Over the past fifteen years or so, the West Coast has increasingly gained wealth, prestige, and influence from the tech boom.
It's not just because of technology. Sure, there's Apple, Facebook, Google and many more examples of tech, but on the West Coast there's also Starbucks, Costco, Hollywood movies and TV and their worldwide influence on culture, multiple ocean ports to receive goods from Asia, high population levels, political power, willingness to try new ideas and new laws (even if other states eventually write better versions of the laws, like legalization of marijuana, gay marriage, death with dignity, etc.), a focus on environmentalism, openness to multiculturalism and diversity, and many other factors.

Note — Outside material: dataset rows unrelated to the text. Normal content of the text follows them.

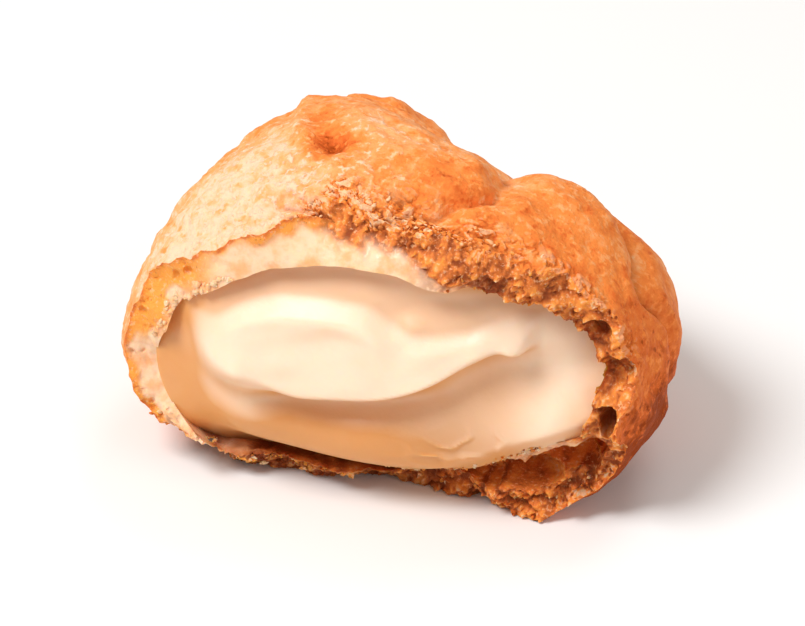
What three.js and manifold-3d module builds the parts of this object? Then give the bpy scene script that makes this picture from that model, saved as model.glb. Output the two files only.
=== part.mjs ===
// A cream puff torn open at the front: a hollow choux shell, and the cream that fills it.
//
// Frame: millimetres, +Z up. The origin is on the table, under the middle of the whole puff.
// The torn face looks along -Y. Directions on the shell are given from the middle of its widest
// level as [azimuth, elevation] in degrees: azimuth 0 is +X, 90 is +Y, and elevation 90 is straight up.

import * as THREE from "three";
import { mergeVertices } from "three/addons/utils/BufferGeometryUtils.js";
import Module from "manifold-3d";

// ---- Driving dimensions ------------------------------------------------------------------

const PUFF_WIDTH = 59.3; // across the widest level, side to side
const PUFF_DEPTH = 59; // front to back, before it was torn
const PUFF_HEIGHT = 36.1; // table to the top of the dome, before its swellings
const WAIST_HEIGHT = 13.3; // the widest level above the table
const UNDERSIDE = 19.2; // how far the round underside would reach below the waist, were it not baked flat
const WALL = 3.4; // thickness of the shell above and beside the cream
const WALL_BASE = 2.6; // thickness of the base in its middle
const BASE_SWELL = 9.5; // how much thicker the base is at the front right
const GAP = 0.3; // between the cream and the shell
const FLOOR_GAP = 0.5; // the same gap measured upright, where the floor slopes

const TORN_LIP_Y = -14.6; // where the upper edge was torn, at the middle
const TORN_LIP_TURN = 7.2; // how far back the tear runs at the right
const TORN_LEFT_Y = -11.2; // where the left wall was torn
const TORN_BASE_Y = -9; // where the base was torn
const SKIN_SET_BACK = 2.8; // the brown skin broke this far behind the crumb under it
const CREAM_SET_BACK = 0.9; // the cream's face begins this far behind the tear
const CREAM_RIM = 1.3; // how far its rim turns back
const CREAM_FOOT_Y = -12; // the cream's face above the base
const FOOT_TUCK = 2.6; // how far its foot tucks back under its belly
const CREAM_RIGHT_FOOT = 1.2; // how much further back it stands over the pockets at the right

const SHELL_DETAIL = 18; // each edge of the icosahedron is divided into one more than this
const HOLLOW_DETAIL = 9;
const FINER_TOWARDS = new THREE.Vector3(0, 0.1, 0.22); // shifts the facets to where the relief is
const TEAR_STEP = 1.5; // facets of the torn faces
const CREAM_STEP = 1.25;

// Swellings and hollows of the crust: direction, rise in mm and spread in degrees.
const LOBES = [
  { at: [165, 73], rise: 1.8, spread: 36 }, // crown
  { at: [63, 38], rise: -9.1, spread: 27.5 }, // valley between the crown and the right lobe
  { at: [22, 44], rise: 2.7, spread: 13.5 }, // crest of the right lobe
  { at: [21, 16], rise: 0.8, spread: 23 }, // right lobe
  { at: [176, 19], rise: -0.7, spread: 25 }, // the crown's left shoulder falls away
  { at: [115, 25], rise: 2.8, spread: 26 }, // back left lobe
  { at: [56, 2], rise: 1.4, spread: 20 }, // back right lobe
  { at: [-58, -14], rise: 1.8, spread: 20 }, // front foot
];

// Cracks between the plates of crust: the directions that they run through, depth and half-width in mm.
const CRACKS = [
  {
    path: [[72, 20], [58, 44], [20, 58], [-20, 62], [-55, 60], [-90, 61], [-125, 54]],
    depth: 1.3,
    width: 2.1,
  },
  { path: [[58, 44], [88, 44], [128, 41], [165, 37]], depth: 1.7, width: 1.8 },
  { path: [[128, 41], [122, 22], [132, 2]], depth: 1.6, width: 1.8 },
  { path: [[165, 37], [186, 27], [178, 6]], depth: 1.1, width: 1.8 },
  { path: [[20, 31], [7, 23], [3, 15], [2, 5], [10, -8]], depth: 1.1, width: 1.5 },
  { path: [[104, 43], [92, 22], [76, -6]], depth: 1.4, width: 1.8 },
];
const CURLED_EDGE = 0.18; // how far the plates curl up beside a crack, as a share of its depth
const WANDER = 0.09; // how far the cracks wander from those paths, as a share of the radius

// The piping tail: a soft ridge on the crown, with a groove behind it that ends in a dent.
const TAIL_RIDGE = [[137, 44], [151, 55], [167, 62], [-178, 66], [-158, 68]];
const TAIL_HEIGHT = 0.7;
const TAIL_WIDTH = 1.4;
const TAIL_GROOVE = [[152, 61], [167, 69], [-176, 72]];
const TAIL_GROOVE_DEPTH = 0.6;
const TAIL_GROOVE_WIDTH = 2.4;
const TAIL_DENT = [-170, 72];
const TAIL_DENT_DEPTH = 1.2;
const TAIL_DENT_WIDTH = 2.9;

// Bubbles that the tear opened in the wall: centre and radii in mm.
const BUBBLES = [
  { at: [24.0, -8.4, 22.6], size: [1.7, 2.6, 1.4] },
  { at: [26.4, -8.2, 18.4], size: [1.5, 2.6, 1.8] },
  { at: [26.3, -10.2, 13.4], size: [1.2, 2.2, 1.8] },
  { at: [11.0, -9.8, 3.9], size: [3.6, 5.0, 1.0] },
  { at: [16.4, -10.6, 5.4], size: [4.6, 7.0, 1.8] },
  { at: [21.4, -9.8, 7.5], size: [3.7, 6.0, 1.9] },
  { at: [24.3, -8.8, 9.3], size: [1.8, 4.0, 1.4] },
];

// Where the base was torn further back, or less far: place in X, width and depth in mm.
const BASE_BITES = [
  { x: 3, width: 5, depth: 2.5 },
  { x: 17, width: 5, depth: -2.0 },
];
const LEFT_BASE_BITE = 3.0;
const BASE_RISE = 9.0; // how much higher the torn base reaches at the right
const ROUGHNESS = [
  { height: 0.9, length: 4.2 },
  { height: 0.4, length: 2.4 },
]; // of the torn faces
const UNEVENNESS = [
  { height: 0.4, length: 9 },
  { height: 0.22, length: 3.4 },
]; // of the crust

// The cream's soft swellings and hollows, in X and Z: middle, half-widths and rise.
const CREAM_SWELLS = [
  { at: [0, 8], size: [9, 4.5], rise: 2.4 }, // its belly over the torn base
  { at: [-12.5, 9], size: [4, 3], rise: 1.2 },
  { at: [15.5, 15.5], size: [6.5, 5], rise: -0.3 },
  { at: [-15, 18], size: [3.5, 5], rise: 0.8 },
  { at: [7, 25.6], size: [4.5, 1.8], rise: -1.3 },
];

// Its tongue, drawn to the right as the puff was pulled apart: the tongue's edges in X and Z. It leans
// back from its lower edge, and a fold runs along the left half of its upper edge.
const TONGUE_LOWER = [
  [-20, 18.5], [-18, 15.6], [-14.5, 13.7], [-8, 13.6], [-3, 14.2], [3, 15.2], [8.6, 17.6], [12.1, 19.8],
  [15, 20.9], [18, 20.4],
];
const TONGUE_UPPER = [
  [-17, 21], [-12.5, 23.2], [-8, 24.7], [0.5, 24.9], [3.6, 23.2], [7, 22.4], [11.2, 22.9], [14.2, 23.9],
  [18, 23.6],
];
const TONGUE_RISE = 3.2;
const TONGUE_TOP_SHARE = 0.42; // of that rise is left at its upper edge
const TONGUE_TIP_SHARE = 0.6; // and towards its tip
const TONGUE_TIP = 17.4;
const FOLD_RISE = 0.7;
const FOLD_WIDTH = 0.7; // above its crest
const FOLD_SLOPE = 2.4; // its width below the crest
const HOLLOW_UNDER_TONGUE = 1.3;

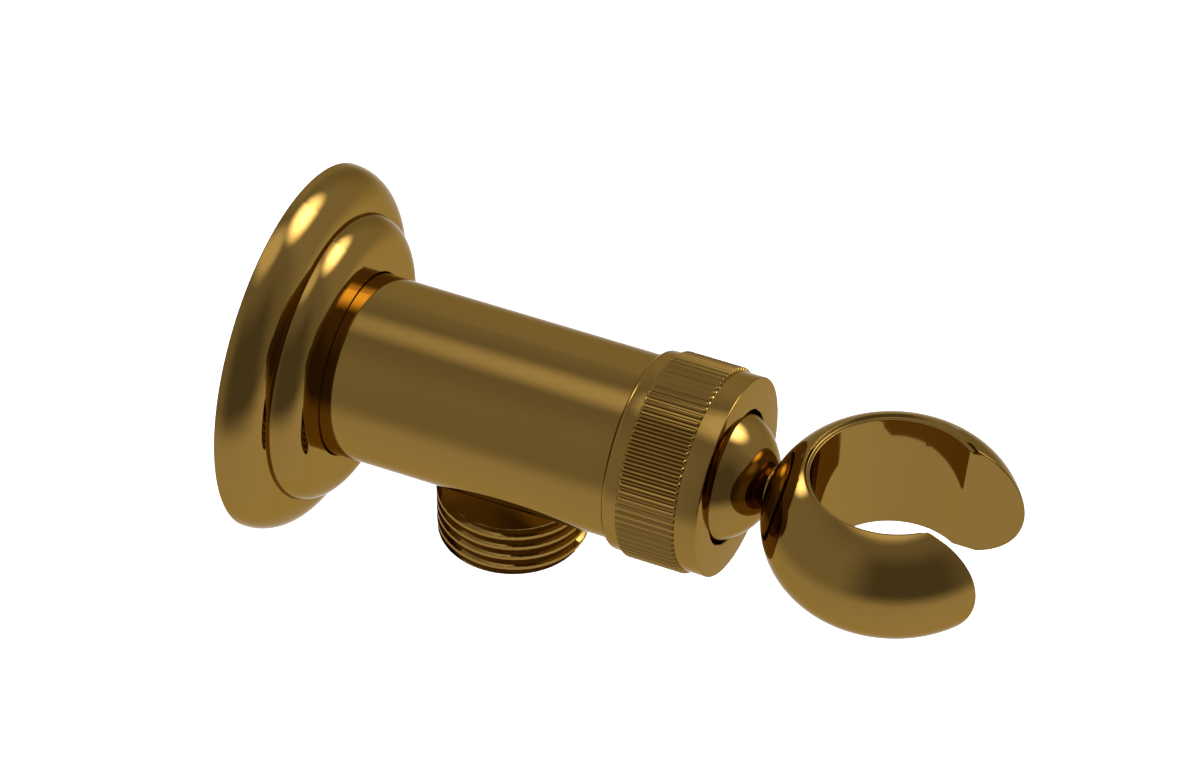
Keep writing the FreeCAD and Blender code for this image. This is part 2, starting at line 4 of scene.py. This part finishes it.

This Boom has been going on for a lot longer than 15 years. Prop 13, the cap on real estate taxes, was voted on in 1978 (37 years ago) because of rising real estate taxes. The tech boom is just the latest industry to dominate the market. People want to be here for the climate and the natural beauty.
The large West Coast metropolitan areas have a major supply/demand imbalance for housing. The 'tech boom' mostly applies to the greater San Francisco and Seattle metro areas, but the entire coastal region is extremely expensive. Land use restrictions and water availability, as well as mountain and ocean boundaries are also factors.
I think the huge real estate price differentials between the West Coast vs. most of the Midwest and South are here to stay, but there will be intervening booms and busts as the economy fluctuates. Ultimately many people (such as myself over a decade ago) are opting to move to parts of the nation that have less of a mismatch between typical incomes and the cost of living, and many businesses are doing so as well. The population growth in California especially results more from natural increase and foreign immigration.
I think it makes sense that the tech industry (and its associated funding) will be more geographically diversified than it is now. I think Silicon Valley will remain king for the foreseeable future, but real estate is so expensive in that area that new companies and employees will consider moving elsewhere. Areas like Austin, Atlanta, Denver are attractive to young talent and are much more affordable than SF.
The deal is that people come to the West and stay, they don't want to go back East, Midwest, or South. So it's supply and demand. Of course the economies of bay area in particular and also Seattle are big drivers as well. I don't see it dissipating anytime soon.
I think it makes sense that the tech industry (and its associated funding) will be more geographically diversified than it is now. I think Silicon Valley will remain king for the foreseeable future, but real estate is so expensive in that area that new companies and employees will consider moving elsewhere. Areas like Austin, Atlanta, Denver are attractive to young talent and are much more affordable than SF.
^^^ This and would say the same applies to Seattle (to a lesser degree) as housing costs/cost to do business become prohibitively expensive for new ventures as well as existing ones looking to cut costs. In a global economy it's somewhat ridiculous to restrict facilities to locations with hefty premiums when places like Austin, Raleigh/Durham, Charlotte, Atlanta and Houston exist.
I would say California will for the foreseeable future always boom/bust harder than most of the nation. I think rising interest rates will hurt it, because with housing taking up THAT much of your budget, a marginal increase in the loan value for new buyers might just push it out of peoples reach. And with prices being sticky, it could hold out and be a sudden drop rather than a gradual decline.
If a earthquake ever does hit that will shake the economy pretty badly there. But the chances aren't high enough or predictable enough to bank on one happening.
I don't know, Cali has the most haters out of any state I've seen, both from within the state and from outside. A lot of positives accompanied by some big negatives, so it's bound to have polar views. I personally would never live in that state. Only North Dakota and Montana would rank lower for me.
Portland boxed itself in with a height restriction and a growth boundary, so prices are bound to rise and its already pricing many things out. I could see it having growth stagnate in the future (due to supply restriction) but maybe not boom/bust.
It will end when the west coast slides into the ocean or becomes flooded. I kid, I kid. The reason that coast has so much "prestige" is simple: trade route with Asia, nothing more.